** Start of Source excerpt **
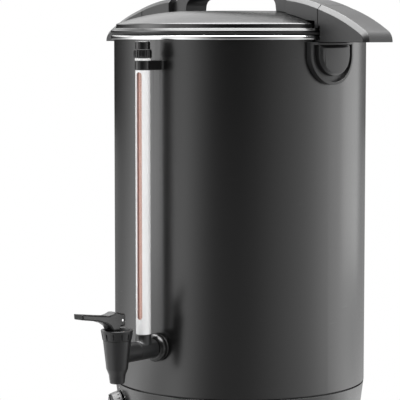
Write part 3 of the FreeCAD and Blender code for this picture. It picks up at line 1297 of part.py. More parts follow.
switch_place = skirt_place(size("switch_angle"), size(panel_level))
frame = new_body("switch_frame", switch_place)
add_block(frame, "switch_bezel", "XY_Plane", [box_corners(
    "-switch_length / 2 - bezel_rim", "switch_length / 2 + bezel_rim",
    "-switch_width / 2 - bezel_rim", "switch_width / 2 + bezel_rim")], "1.8", offset="0.2")
add_block(frame, "switch_case", "XY_Plane", [box_corners(
    "-switch_length / 2 - 1.2", "switch_length / 2 + 1.2",
    "-switch_width / 2 - 1.2", "switch_width / 2 + 1.2")], "18.5", offset="-18")
cut_block(frame, "switch_well", "XY_Plane", offset="-10", forward=True, outlines=[box_corners(
    "-switch_length / 2", "switch_length / 2", "-switch_width / 2", "switch_width / 2")])

rocker = new_body("switch_rocker", switch_place)
rocker_base = "-rocker_sink"
ends = []
for angle in ("rocker_rise", "rocker_rise - rocker_swing"):
    ends.append((f"rocker_reach * cos({angle})", f"{rocker_base} + rocker_reach * sin({angle})"))
add_block(rocker, "rocker_key", "XZ_Plane", [[
    ("-3", f"{rocker_base} - 3"),
    ("3", f"{rocker_base} - 3"),
    ("rocker_reach - 1", rocker_base),
    ("rocker_reach", rocker_base, "left", "rocker_reach"),
    ends[0],
    ("0", f"{rocker_base} + 4.6"),
    (f"-{ends[1][0]}", ends[1][1], "left", "rocker_reach"),
    ("-rocker_reach", rocker_base),
    ("-rocker_reach + 1", rocker_base),
]], "switch_width - 0.8", both=True)

lamp_places = [skirt_place(sign * size("lamp_angle"), size(panel_level)) for sign in (1, -1)]
lens = Part.makeCylinder(size("lamp_radius"), 1, Vector(0, 0, 0.2))
crown = Part.makeSphere(size("lamp_radius") * 1.15, Vector(0, 0, 1.2 - size("lamp_radius") * 0.57))
crown = crown.common(Part.makeCylinder(size("lamp_radius"), 6, Vector(0, 0, 1.2)))
barrel = Part.makeCylinder(size("lamp_radius - 0.7"), size("lamp_depth"), Vector(0, 0, size("0.2 - lamp_depth")))
make_group("pilot_lamps", lens.fuse(crown).fuse(barrel).removeSplitter(), lamp_places)

inlet_place = skirt_place(180, size("inlet_level"))
inlet = new_body("inlet_socket", inlet_place)
add_block(inlet, "inlet_flange", "XY_Plane", [box_corners(
    "-inlet_width / 2 - inlet_side", "inlet_width / 2 + inlet_side",
    "-inlet_height / 2 - inlet_end", "inlet_height / 2 + inlet_end")],
    "inlet_flange_wall", offset="0.2")
add_block(inlet, "inlet_case", "XY_Plane", [box_corners(
    "-inlet_width / 2 - 2", "inlet_width / 2 + 2", "-inlet_height / 2 - 2", "inlet_height / 2 + 2")],
    "inlet_depth + 3", offset="-inlet_depth - 2")
cut_block(inlet, "inlet_hollow", "XY_Plane", offset="2.6 - inlet_depth", forward=True, outlines=[[
    ("-inlet_width / 2", "-inlet_height / 2"),
    ("inlet_width / 2 - 4", "-inlet_height / 2"),
    ("inlet_width / 2", "-inlet_height / 2 + 4"),
    ("inlet_width / 2", "inlet_height / 2 - 4"),
    ("inlet_width / 2 - 4", "inlet_height / 2"),
    ("-inlet_width / 2", "inlet_height / 2"),
]])
cut_block(inlet, "inlet_screw_holes", "XY_Plane", forward=True, circles=[
    ("0", side + "(inlet_height / 2 + inlet_screw_reach)", "1.7") for side in ("", "-")])
pin_blade = Part.makeBox(2, 4, size("inlet_depth + 6"), Vector(-1, -2, size("-inlet_depth - 7")))
pin_spots = [Vector(-1.5, 7, 0), Vector(-1.5, -7, 0), Vector(2.5, 0, 0)]
make_group("inlet_pins", pin_blade, [inlet_place.multiply(Placement(spot, Rotation())) for spot in pin_spots])
cut_block(inlet, "inlet_blade_slots", "XY_Plane", forward=True, offset="-inlet_depth - 4",
          outlines=[box_corners(f"{spot.x - 1}", f"{spot.x + 1}", f"{spot.y - 2}", f"{spot.y + 2}")
                    for spot in pin_spots])
make_group("inlet_screws", screw_shape(2.8, 1.7, 1.6, 7), [
    inlet_place.multiply(towards(0, side * size("inlet_height / 2 + inlet_screw_reach"),
                                 size("inlet_flange_wall + 0.2"), Vector(0, 0, -1)))
    for side in (1, -1)])

block = new_body("terminal_block")
add_block(block, "block_body", "XY_Plane", [box_corners("-22", "22", "52", "68")], "15",
          offset="foot_height + plate_wall")
cut_block(block, "block_screw_wells", "XY_Plane", offset="foot_height + plate_wall + 7", forward=True,
          circles=[(str(place), "60", "3") for place in (-15, -5, 5, 15)])

# Check and write

PIECES = [
    "outer_shell", "inner_tank", "rim_ring", "lid_shell", "lid_gasket", "lid_handle", "lid_handle_screws",
    "side_handle_right", "side_handle_left", "handle_cover_right", "handle_cover_left",
    "side_handle_screws", "handle_backing_plates", "gauge_shield", "gauge_glass", "gauge_strip",
    "gauge_clamp", "clamp_screws", "gauge_ring", "gauge_nut", "gauge_cap", "gauge_seal", "gauge_tee",
    "outer_washer", "flange_nut", "wall_spacer", "inner_washer", "lock_nut", "tap_body", "tap_collar",
    "tap_stem", "seat_cup", "tap_spring", "tap_lever", "lever_pin", "base_skirt", "base_plate",
    "rubber_feet", "foot_screws", "centre_stud", "stud_nut", "heater_plate", "heating_element",
    "cutout_switch", "cutout_strap", "strap_screws", "thermostat", "thermostat_nut",
    "thermostat_shaft", "control_knob", "switch_frame", "switch_rocker", "pilot_lamps",
    "inlet_socket", "inlet_pins", "inlet_screws", "terminal_block",
]

doc.recompute()
faults = [item.Name for item in doc.Objects if "Invalid" in item.State or "Error" in item.State]
if faults:
    raise ValueError(f"failed features: {faults}")
os.makedirs("parts", exist_ok=True)
for label in PIECES:
    piece = doc.getObjectsByLabel(label)[0]
    shape = piece.Shape
    if shape.isNull() or not shape.isValid() or not shape.Solids:
        raise ValueError(f"{label} has no sound solid")
for label in PIECES:
    piece = doc.getObjectsByLabel(label)[0]
    piece.Shape.exportStep(f"parts/{label}.step")
    box = piece.Shape.BoundBox
    print(f"{label}: {len(piece.Shape.Solids)} solids, {piece.Shape.Volume / 1000:.2f} cm3, "
          f"z {box.ZMin:.1f} to {box.ZMax:.1f}")
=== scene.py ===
# %% [markdown]
# # A hot water urn
# The urn is a tall black drum with a low domed lid, one long bowed handle, a sight gauge and a
# lever tap. Its solids come from a CAD model that is loaded first. Everything made below is laid
# over those solids in the same frame: metres, +Z up, the tap towards -Y.

# %% Load the model
import json
import math

import bmesh
import bpy
from mathutils import Matrix, Vector


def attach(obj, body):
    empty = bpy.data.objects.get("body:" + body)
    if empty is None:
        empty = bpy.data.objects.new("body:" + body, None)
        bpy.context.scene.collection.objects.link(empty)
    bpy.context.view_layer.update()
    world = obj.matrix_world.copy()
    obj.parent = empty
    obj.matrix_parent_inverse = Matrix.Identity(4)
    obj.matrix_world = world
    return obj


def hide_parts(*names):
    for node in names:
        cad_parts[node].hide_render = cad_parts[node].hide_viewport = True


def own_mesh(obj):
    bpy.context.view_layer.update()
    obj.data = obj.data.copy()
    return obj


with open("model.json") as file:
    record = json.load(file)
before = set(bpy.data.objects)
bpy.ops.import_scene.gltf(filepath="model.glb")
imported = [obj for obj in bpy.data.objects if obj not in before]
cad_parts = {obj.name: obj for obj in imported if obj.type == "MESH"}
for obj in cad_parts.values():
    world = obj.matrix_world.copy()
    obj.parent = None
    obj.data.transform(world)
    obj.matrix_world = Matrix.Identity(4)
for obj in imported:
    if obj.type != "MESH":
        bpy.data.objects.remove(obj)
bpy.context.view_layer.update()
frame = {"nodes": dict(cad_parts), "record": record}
BODIES = frame["record"]["behaviour"]["bodies"]
SLOT_OF = {row["node"]: row["material_slot"] for row in frame["record"]["subparts"]}
BODY_OF = {node: body for body, nodes in BODIES.items() for node in nodes}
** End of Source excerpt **
Task brief ▸
Quote exactly and only the lines from the one holding "obj.matrix_world = Matrix.Identity(4)" through the end of the data.

Output of the exercise ▸
    obj.matrix_world = Matrix.Identity(4)
for obj in imported:
    if obj.type != "MESH":
        bpy.data.objects.remove(obj)
bpy.context.view_layer.update()
frame = {"nodes": dict(cad_parts), "record": record}
BODIES = frame["record"]["behaviour"]["bodies"]
SLOT_OF = {row["node"]: row["material_slot"] for row in frame["record"]["subparts"]}
BODY_OF = {node: body for body, nodes in BODIES.items() for node in nodes}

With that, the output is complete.